A report issued in February by the Indiana University School of Public and Environmental Affairs, “Plug-in Electric Vehicles: A Practical Plan for Progress,” found that producing electricity for these vehicles “will generate risks to the environment” that vary based on the source of power. While noting that the potential impacts of electric vehicles can’t be ignored, the report indicates that an electric vehicle will “emit far fewer greenhouse gases than the current average gasoline engine.”
Energy experts say that electric vehicles’ total demands on the electricity grid will be small, at least initially, simply because there will be so few of the vehicles on the roads compared with the proportion of conventional vehicles.
“I don’t see electric cars growing rapidly,” John DeCicco, senior lecturer at The University of Michigan’s School of Natural Resources and Environment and former senior fellow for automotive strategies at the Environmental Defense Fund, said in a phone interview. He predicts electric vehicles, at least for the foreseeable future, will appeal primarily to niche buyers representing less than 1 percent of the market.
Even so, Steve Plotkin, a transportation and energy analyst at Argonne National Laboratories’ Center for Transportation Research, said in a phone interview that “there’s no doubt that a chunk of the demand for power from electric cars will be coal-based power.” He says that while electric vehicles will run cleaner than gasoline-powered vehicles, as long as half of the country’s grid is powered by coal, “It’s not really going to be a major benefit to buy EVs unless you clean up the grid.”
“If we don’t see significant improvement in the mostly coal-based grid, a lot of environmentalists will be hesitant” to endorse buying electric vehicles rather than hybrids, environmental activist Daniel Becker, head of the Safe Climate Campaign, part of the Center for Auto Safety, told The Yale Forum by phone.
Hedging Bets on Hybrids
Underlying Toyota’s positioning is its confidence that hybrids, at least for now, offer a better option for reducing greenhouse gas emissions. The company has announced it will add 11 new or redesigned conventional hybrids to its global lineup by the end of next year.

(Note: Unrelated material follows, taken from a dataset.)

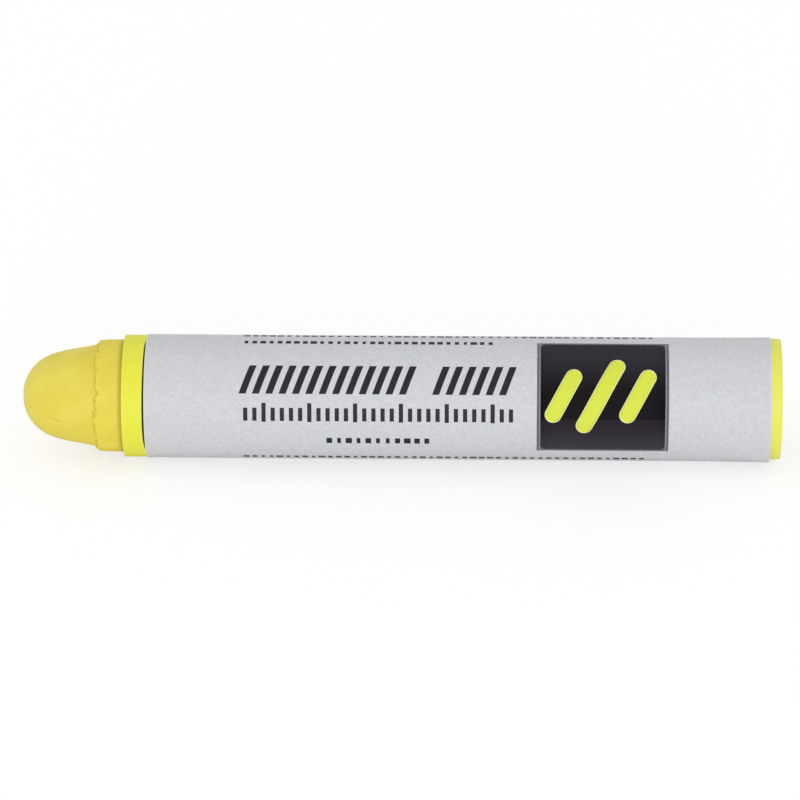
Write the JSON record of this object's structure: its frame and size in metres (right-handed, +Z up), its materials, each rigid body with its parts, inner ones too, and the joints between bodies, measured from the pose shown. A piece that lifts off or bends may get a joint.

“We would do more for the environment to sell more Prius vehicles,” said Paul Williamsen, Lexus College National Manager, a division that provides technical support. With hybrids, “each generational change of technology allows us to improve performance and efficiency, lowering the weight and cost,” he said, so fuel economy can improve independent of price increases. The “Prius v,” scheduled to reach consumers this summer, has twice the interior space as the current Prius and will get 40 miles per gallon, about 10 miles per gallon less than the existing Prius, the company says.
Fuel Cell Fervor
At the Detroit auto show this past January, Mercedes announced it will take its B-Class, F-CELL, fuel cell car on a 125-day, four-continent, 20,000-mile test drive to demonstrate its durability. The car gets 240 miles on a charge. Speaking at the Detroit show, Thomas Weber, a member of the Board of Management of Daimler AG Group, Research and Development for Mercedes-Benz, said the car will be a “global ambassador” for zero-emission mobility.
Argonne Lab’s Plotkin said that a big selling point of fuel cell cars is that they can go a good distance on a charge. But fuel cell cars present environmental problems of their own, since generating the hydrogen they run on creates a lot of carbon dioxide, he said. And Williamsen said that while Toyota also has fuel cell cars in development, creating the needed hydrogen infrastructure would require a huge investment. And, he pointed out, most hydrogen is still derived from petroleum feedstocks.
Going Further On a Tank of Gas
Automakers are also heralding their progress squeezing more fuel efficiency out of gasoline cars. Ford used the Detroit auto show to showcase its 2011 Ford Fiesta, which gets 40 mpg highway, and the Focus, which gets 35 miles per gallon, while GM boasted about the 2011 Chevrolet Cruz Eco, which gets 42 miles per gallon highway. Advances involving improved aerodynamics and new engine technologies are allowing some gasoline powered cars to achieve the same fuel efficiency as hybrids, says Charles Griffith, Clean Vehicle and Fuels Director at The Ecology Center. Because those advances don’t require a change in how the cars are powered, more Americans are likely to buy them, so they could make significant environmental inroads, he says.
But based on January auto sales that showed pick-up trucks and other large vehicles as the biggest sellers, that may not be the case. The government can mandate high mileage and automakers can showcase small cars, “but people don’t want them,” Jonathan Linkov, managing editor, autos, for Consumer Reports, told The Yale Forum.
Even though recent sales data for the first quarter of 2011 showed that sales of new hybrid and electric cars climbed 37 percent from the first quarter of last year, J.D. Power and Associates forecasts that hybrid and electric vehicle shares will remain below 3 percent this year, and in 2018 will still amount to less than 10 percent of new vehicle sales. Part of the 2011 first quarter increase reflects the introductions of the Volt and Leaf vehicles, neither of which was available a year ago.
Also, “the vehicles are still too expensive,” despite early-April gas prices averaging more than $3.76 a gallon nationally, Michael Omotoso, senior manager of global power train for J.D. Power, said in a phone interview.
Becker said he expects that as automakers roll out a bigger variety of small cars, consumers will start to embrace them. And Wade Newton, speaking by phone for the Alliance of Automobile Manufacturers, said “we’re very hopeful that they will respond to these offerings.”
Nonetheless, some environmentalists and energy experts say it will take a gas tax or national energy tax — or further increases in the price at the pump — to really move consumers in that direction.
“The only way you make consumers want fuel efficient vehicles is to make it financially painful to drive gas guzzlers,” says John O’Dell, senior editor of Edmunds’ AutoObserver.com.